Quinzaine is a word of French language derivation: 'a quinzaine' is to Fifteen as 'a dozen' is to Twelve, and 'a trental' is to Thirty. It has various contexts of use in English.
'La quinzaine' is used in French to indicate a two week period, just like 'huit jours' indicates a one week period (in France) even though two weeks are fourteen days and one week is 7 days. It is an old habit to add the current day as to say 'in two weeks plus today'. The English language equivalent is 'fortnight' which means fourteen days.

Quinzaine (poetic form)
A Quinzaine is an unrhymed verse of fifteen syllables. The word comes from the French word quinze, meaning fifteen. The syllables are distributed over three lines so that there are seven syllables in the first line, five in the second line, and three in the third line (7/5/3). The first line makes a statement. The next two lines ask a question relating to that statement.

Examples
I would like to drive my car
Can you drive a car? 
Are you fast?

I'm a Wikipedian.
Why do I do it?
Anyone?

Quinzaine (date calculation)
Quinzaine is a term used in the medieval and ecclesiastical calculation of a date, working from a given Feast day of the Calendar. The quinzaine of a feast is a day fifteen days after the feast, counting both the day of the feast itself and the day calculated. It is a variant of the term Quindene: it is used in the same way that Octave is used to signify eight days (one week, counting in the initial feast).

Example
'The quinzaine of the Nativity of St John the Baptist.'

The Nativity of St.
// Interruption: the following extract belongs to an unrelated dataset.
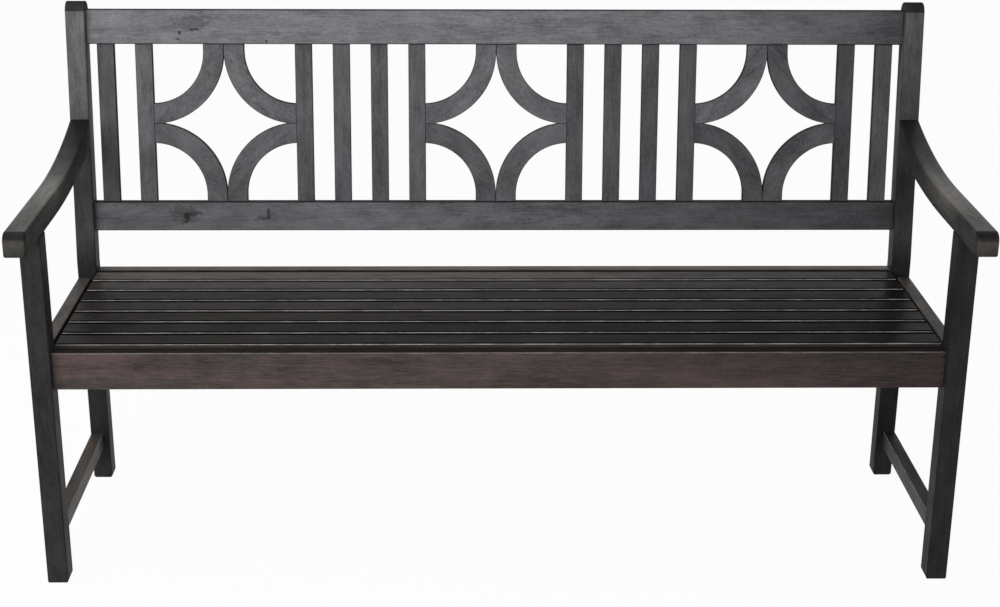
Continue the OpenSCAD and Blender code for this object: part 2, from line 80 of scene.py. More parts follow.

John the Baptist is 24 June. 
June has 30 days: the quinzaine is therefore 8 July.

Parliamentary
In England the Quinzaine was used to refer to a period during which parliament met according to a Writ of Summons by the King.  A specific example would be 1257 parliamentum for which the Rolls were latterly destroyed, probably by fire in the 19th or 20th century.  Its significance lay in the Charters used to confirm parliament's right to sit and be summoned at a specific date.  Parliamntum or parliamentum generalissimum could be called every quarter, that coincided with Hilary, Easter, Trinity and Michaelmas terms, which also happened to be the legal terms for the Inns of Courts in Westminster and London.  The quaint term of quindene was also used.